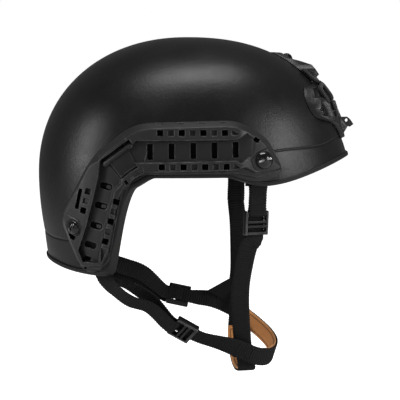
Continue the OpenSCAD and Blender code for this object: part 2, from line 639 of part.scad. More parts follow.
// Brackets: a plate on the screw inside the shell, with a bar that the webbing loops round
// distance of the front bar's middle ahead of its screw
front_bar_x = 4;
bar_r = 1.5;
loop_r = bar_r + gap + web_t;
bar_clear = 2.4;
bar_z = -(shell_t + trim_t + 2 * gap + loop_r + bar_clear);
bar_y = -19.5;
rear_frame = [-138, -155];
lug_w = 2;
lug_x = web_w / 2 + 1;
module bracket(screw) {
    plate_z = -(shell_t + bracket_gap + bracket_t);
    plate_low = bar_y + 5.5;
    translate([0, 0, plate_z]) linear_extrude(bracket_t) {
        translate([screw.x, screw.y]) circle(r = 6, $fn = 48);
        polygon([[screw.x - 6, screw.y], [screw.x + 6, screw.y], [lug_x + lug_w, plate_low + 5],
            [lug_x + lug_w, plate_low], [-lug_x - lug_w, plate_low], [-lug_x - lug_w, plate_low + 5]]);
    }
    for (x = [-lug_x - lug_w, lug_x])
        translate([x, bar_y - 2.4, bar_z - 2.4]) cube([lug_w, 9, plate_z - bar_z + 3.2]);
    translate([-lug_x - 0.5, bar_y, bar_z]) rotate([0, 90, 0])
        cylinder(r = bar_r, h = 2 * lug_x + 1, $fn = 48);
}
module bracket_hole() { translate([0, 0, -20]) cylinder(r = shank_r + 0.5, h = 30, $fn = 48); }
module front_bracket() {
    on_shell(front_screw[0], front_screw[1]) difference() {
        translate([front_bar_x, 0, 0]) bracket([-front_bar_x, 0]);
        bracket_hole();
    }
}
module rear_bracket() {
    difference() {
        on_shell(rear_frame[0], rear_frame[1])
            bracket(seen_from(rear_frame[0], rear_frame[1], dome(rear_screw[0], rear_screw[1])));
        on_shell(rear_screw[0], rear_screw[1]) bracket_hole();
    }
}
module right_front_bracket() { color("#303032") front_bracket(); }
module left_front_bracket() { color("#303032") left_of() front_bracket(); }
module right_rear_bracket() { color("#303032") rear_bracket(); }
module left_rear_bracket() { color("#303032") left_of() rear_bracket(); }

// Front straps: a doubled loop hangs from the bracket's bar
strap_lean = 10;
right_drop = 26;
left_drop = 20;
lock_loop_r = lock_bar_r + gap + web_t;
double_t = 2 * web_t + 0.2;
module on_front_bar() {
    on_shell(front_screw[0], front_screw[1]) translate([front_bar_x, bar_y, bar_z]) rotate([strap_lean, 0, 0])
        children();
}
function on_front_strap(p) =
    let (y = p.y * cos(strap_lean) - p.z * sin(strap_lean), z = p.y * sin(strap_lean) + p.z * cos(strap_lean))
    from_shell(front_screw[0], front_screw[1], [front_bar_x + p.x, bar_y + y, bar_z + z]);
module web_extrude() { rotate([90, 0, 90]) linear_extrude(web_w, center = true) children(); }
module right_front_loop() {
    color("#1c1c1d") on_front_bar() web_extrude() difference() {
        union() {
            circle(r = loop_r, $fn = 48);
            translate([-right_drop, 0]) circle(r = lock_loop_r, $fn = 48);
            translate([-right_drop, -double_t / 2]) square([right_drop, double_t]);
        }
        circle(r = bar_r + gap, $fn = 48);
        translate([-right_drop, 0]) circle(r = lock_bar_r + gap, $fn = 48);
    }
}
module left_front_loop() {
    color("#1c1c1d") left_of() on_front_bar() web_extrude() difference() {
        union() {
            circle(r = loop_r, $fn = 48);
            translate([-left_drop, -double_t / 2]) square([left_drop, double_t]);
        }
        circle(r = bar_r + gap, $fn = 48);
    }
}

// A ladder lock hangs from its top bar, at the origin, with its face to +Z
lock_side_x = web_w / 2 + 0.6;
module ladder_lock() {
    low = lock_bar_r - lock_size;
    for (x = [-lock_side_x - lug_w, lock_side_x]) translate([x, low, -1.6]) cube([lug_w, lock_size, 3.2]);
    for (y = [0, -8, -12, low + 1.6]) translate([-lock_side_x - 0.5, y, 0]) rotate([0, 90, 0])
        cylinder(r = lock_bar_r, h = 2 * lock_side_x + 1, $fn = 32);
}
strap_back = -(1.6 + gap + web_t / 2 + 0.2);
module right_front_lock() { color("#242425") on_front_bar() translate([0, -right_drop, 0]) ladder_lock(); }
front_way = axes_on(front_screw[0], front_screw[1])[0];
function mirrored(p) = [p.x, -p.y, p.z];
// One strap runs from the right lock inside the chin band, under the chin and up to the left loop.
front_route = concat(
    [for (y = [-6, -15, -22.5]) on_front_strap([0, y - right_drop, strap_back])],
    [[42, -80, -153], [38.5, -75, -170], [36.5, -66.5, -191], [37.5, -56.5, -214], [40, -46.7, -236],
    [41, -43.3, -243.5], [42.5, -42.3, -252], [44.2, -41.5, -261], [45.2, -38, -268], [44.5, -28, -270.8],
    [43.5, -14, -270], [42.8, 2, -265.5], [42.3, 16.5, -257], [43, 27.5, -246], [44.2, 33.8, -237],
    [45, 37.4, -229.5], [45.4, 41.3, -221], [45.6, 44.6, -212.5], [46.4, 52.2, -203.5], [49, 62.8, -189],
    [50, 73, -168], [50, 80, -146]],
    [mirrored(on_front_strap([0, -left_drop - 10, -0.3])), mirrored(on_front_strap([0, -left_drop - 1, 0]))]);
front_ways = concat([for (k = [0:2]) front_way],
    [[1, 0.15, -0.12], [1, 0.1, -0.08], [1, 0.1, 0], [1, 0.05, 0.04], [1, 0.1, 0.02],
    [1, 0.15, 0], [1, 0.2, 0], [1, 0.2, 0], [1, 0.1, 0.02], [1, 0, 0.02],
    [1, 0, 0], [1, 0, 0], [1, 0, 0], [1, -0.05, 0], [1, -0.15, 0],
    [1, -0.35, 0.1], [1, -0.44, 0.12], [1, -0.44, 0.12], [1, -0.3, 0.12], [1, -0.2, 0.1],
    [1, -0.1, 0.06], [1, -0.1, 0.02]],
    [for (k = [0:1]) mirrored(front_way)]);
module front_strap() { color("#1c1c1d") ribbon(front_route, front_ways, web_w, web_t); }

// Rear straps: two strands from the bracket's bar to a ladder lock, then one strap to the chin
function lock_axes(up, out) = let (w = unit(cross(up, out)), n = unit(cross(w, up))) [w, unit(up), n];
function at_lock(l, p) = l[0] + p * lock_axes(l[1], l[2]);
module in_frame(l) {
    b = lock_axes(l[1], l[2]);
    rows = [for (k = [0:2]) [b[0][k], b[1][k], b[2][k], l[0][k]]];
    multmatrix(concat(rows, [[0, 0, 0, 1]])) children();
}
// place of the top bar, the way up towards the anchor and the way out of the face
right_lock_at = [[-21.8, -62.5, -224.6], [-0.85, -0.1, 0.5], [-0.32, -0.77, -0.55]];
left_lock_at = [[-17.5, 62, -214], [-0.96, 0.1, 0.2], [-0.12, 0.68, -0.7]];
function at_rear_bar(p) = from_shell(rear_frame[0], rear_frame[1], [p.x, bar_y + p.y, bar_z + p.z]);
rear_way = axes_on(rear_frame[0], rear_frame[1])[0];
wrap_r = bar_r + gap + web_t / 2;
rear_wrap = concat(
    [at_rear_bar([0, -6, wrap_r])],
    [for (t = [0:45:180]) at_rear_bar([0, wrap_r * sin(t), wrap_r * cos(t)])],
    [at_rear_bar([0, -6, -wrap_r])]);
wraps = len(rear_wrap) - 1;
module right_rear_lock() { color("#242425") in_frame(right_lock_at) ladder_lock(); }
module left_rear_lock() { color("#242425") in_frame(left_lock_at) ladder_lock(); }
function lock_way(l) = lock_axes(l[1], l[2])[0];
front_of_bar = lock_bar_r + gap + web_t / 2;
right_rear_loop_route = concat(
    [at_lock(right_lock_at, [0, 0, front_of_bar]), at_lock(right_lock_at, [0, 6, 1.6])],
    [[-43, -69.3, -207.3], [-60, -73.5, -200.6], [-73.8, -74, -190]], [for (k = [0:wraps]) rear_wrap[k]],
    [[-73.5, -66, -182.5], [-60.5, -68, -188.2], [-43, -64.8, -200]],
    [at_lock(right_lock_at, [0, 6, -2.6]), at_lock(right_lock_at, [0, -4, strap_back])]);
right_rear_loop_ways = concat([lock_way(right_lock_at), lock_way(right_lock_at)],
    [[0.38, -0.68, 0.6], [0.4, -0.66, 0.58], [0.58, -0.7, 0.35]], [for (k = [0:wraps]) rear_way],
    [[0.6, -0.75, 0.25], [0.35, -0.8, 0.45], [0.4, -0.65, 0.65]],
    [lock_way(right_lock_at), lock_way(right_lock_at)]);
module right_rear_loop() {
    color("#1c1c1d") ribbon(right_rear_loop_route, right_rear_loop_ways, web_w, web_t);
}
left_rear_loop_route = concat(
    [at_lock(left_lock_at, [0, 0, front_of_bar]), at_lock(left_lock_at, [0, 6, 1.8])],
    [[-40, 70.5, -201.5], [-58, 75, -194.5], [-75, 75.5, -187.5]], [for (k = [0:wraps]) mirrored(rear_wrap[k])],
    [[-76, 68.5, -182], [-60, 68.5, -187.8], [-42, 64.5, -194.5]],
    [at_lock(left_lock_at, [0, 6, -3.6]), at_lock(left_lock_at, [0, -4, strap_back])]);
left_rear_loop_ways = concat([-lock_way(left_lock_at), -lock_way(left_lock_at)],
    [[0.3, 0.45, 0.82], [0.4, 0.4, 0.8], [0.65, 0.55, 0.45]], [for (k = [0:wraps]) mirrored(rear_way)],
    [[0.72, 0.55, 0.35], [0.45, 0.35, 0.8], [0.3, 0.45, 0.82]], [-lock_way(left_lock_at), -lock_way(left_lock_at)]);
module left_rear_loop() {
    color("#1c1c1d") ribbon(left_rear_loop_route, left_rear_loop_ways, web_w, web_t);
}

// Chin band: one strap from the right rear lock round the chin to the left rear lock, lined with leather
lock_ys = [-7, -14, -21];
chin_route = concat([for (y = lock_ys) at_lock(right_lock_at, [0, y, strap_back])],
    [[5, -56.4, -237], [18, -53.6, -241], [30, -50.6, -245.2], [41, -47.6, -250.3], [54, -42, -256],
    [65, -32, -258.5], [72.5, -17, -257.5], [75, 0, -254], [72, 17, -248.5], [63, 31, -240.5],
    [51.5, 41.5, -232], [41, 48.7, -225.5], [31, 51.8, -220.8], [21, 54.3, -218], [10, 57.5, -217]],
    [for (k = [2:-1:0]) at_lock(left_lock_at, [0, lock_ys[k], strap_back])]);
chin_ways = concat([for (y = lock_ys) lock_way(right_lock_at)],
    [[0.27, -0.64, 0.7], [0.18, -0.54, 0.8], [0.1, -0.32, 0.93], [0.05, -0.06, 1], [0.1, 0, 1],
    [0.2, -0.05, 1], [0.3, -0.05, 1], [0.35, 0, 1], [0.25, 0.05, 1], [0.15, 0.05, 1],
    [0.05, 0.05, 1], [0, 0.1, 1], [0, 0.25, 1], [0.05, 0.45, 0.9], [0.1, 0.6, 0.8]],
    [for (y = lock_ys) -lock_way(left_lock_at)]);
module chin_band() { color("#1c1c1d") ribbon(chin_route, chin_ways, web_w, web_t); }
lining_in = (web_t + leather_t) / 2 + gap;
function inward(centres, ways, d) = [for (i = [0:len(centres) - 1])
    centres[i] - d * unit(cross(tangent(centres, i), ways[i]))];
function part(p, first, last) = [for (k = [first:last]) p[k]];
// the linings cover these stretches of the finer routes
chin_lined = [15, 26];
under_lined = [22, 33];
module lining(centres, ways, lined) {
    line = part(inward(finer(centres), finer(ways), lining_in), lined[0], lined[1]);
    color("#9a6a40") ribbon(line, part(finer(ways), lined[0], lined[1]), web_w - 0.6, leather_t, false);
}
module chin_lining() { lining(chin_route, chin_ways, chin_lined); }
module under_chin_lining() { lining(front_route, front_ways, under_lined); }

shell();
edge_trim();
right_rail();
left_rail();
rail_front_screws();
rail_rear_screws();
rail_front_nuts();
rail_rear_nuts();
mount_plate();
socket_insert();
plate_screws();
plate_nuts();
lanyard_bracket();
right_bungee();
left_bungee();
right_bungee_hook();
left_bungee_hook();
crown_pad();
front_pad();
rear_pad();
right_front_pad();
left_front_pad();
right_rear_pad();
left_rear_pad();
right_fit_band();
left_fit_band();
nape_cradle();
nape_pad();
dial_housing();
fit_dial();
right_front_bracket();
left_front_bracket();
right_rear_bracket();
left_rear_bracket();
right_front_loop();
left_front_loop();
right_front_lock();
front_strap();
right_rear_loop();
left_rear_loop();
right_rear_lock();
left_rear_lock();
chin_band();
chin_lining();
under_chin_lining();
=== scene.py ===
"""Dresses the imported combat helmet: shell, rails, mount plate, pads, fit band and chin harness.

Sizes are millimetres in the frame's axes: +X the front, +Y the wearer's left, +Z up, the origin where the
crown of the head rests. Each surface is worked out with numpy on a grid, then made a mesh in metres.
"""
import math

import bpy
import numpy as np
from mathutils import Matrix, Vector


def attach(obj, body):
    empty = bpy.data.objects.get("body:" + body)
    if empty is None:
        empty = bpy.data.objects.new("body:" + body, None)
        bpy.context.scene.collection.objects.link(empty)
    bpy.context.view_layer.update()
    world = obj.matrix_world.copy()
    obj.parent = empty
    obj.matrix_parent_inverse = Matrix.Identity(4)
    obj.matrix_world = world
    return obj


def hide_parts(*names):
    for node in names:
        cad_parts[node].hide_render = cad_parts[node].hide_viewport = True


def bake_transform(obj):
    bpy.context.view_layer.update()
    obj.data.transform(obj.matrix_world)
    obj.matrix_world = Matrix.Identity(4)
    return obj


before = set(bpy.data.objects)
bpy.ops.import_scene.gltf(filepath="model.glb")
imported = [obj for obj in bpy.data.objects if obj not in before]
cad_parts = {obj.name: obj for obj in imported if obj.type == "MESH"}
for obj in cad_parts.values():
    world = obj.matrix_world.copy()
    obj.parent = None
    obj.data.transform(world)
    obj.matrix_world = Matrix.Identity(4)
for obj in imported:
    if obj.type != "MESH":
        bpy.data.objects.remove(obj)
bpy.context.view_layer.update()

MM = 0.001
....
Copy out precisely the lines that begin at the line containing "crown_pad();" and end at the line containing "and chin harness.", including both; write nothing else.

• **Final result**
crown_pad();
front_pad();
rear_pad();
right_front_pad();
left_front_pad();
right_rear_pad();
left_rear_pad();
right_fit_band();
left_fit_band();
nape_cradle();
nape_pad();
dial_housing();
fit_dial();
right_front_bracket();
left_front_bracket();
right_rear_bracket();
left_rear_bracket();
right_front_loop();
left_front_loop();
right_front_lock();
front_strap();
right_rear_loop();
left_rear_loop();
right_rear_lock();
left_rear_lock();
chin_band();
chin_lining();
under_chin_lining();
=== scene.py ===
"""Dresses the imported combat helmet: shell, rails, mount plate, pads, fit band and chin harness.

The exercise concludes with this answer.